The issue for us is that we are to be completely sold out to the Lord and committed to Him, and that is the focal point of the statement that Jesus made in Matthew 10:38: “And he who does not take his cross and follow after Me is not worthy of Me.” That is what this whole section drives to. It is calling these disciples and the ones to whom they preach to this level of commitment to be a disciple and follow Jesus. The application for us is the same. Jesus doesn’t want part-time soldiers. There is not a reserve unit in the army of God where you just go out for weekend duty. But that is how most Christians treat it. They are too busy. All they have time for is church on Sunday. Now some people are very busy and don’t have a lot of time; that can be genuine. Most people just think they are too busy.

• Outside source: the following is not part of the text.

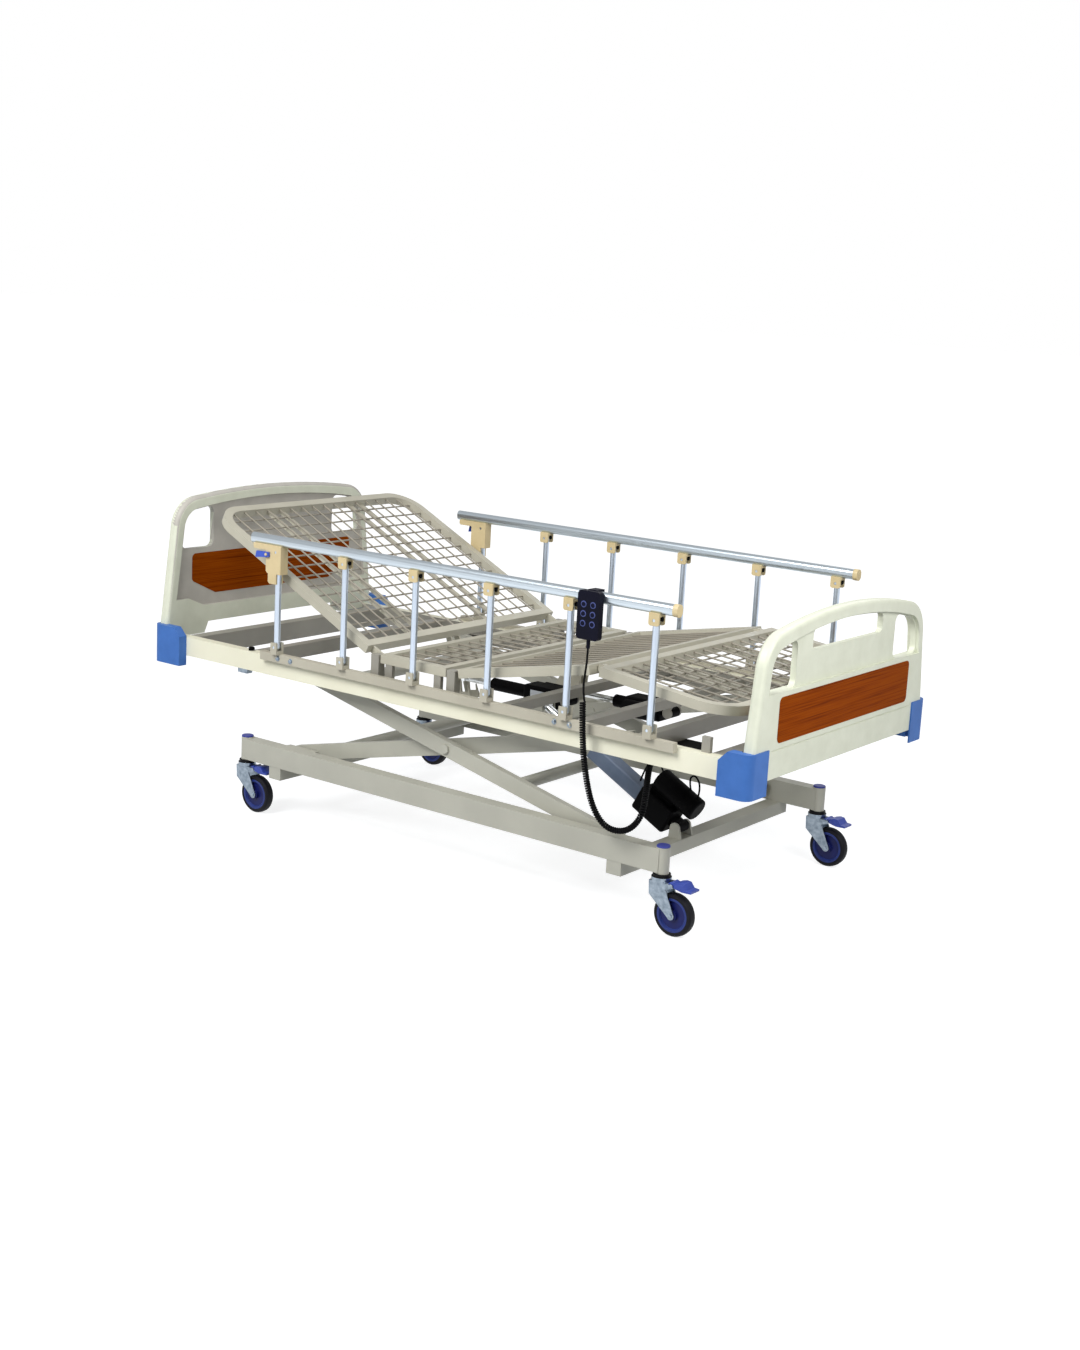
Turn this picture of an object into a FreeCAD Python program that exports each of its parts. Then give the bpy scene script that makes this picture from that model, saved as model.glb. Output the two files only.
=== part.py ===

Some people can just carve out fifteen minutes a day. That is where you start. It starts with small steps. You have to have baby food before you can eat steak and really get into the meat of the Word. You have to start somewhere. A lot of Christians think they are too busy. That isn’t true; you can always carve out a little time. Some people really are busy. At times and seasons in our life we get very busy but we have to carve out something, keep it going and push forward in the Christian life. This is the issue that this whole section challenges us for. Are we willing to follow the Lord, or are we just giving it lip service? Most Christians who show up on Sunday only are just giving it lip service.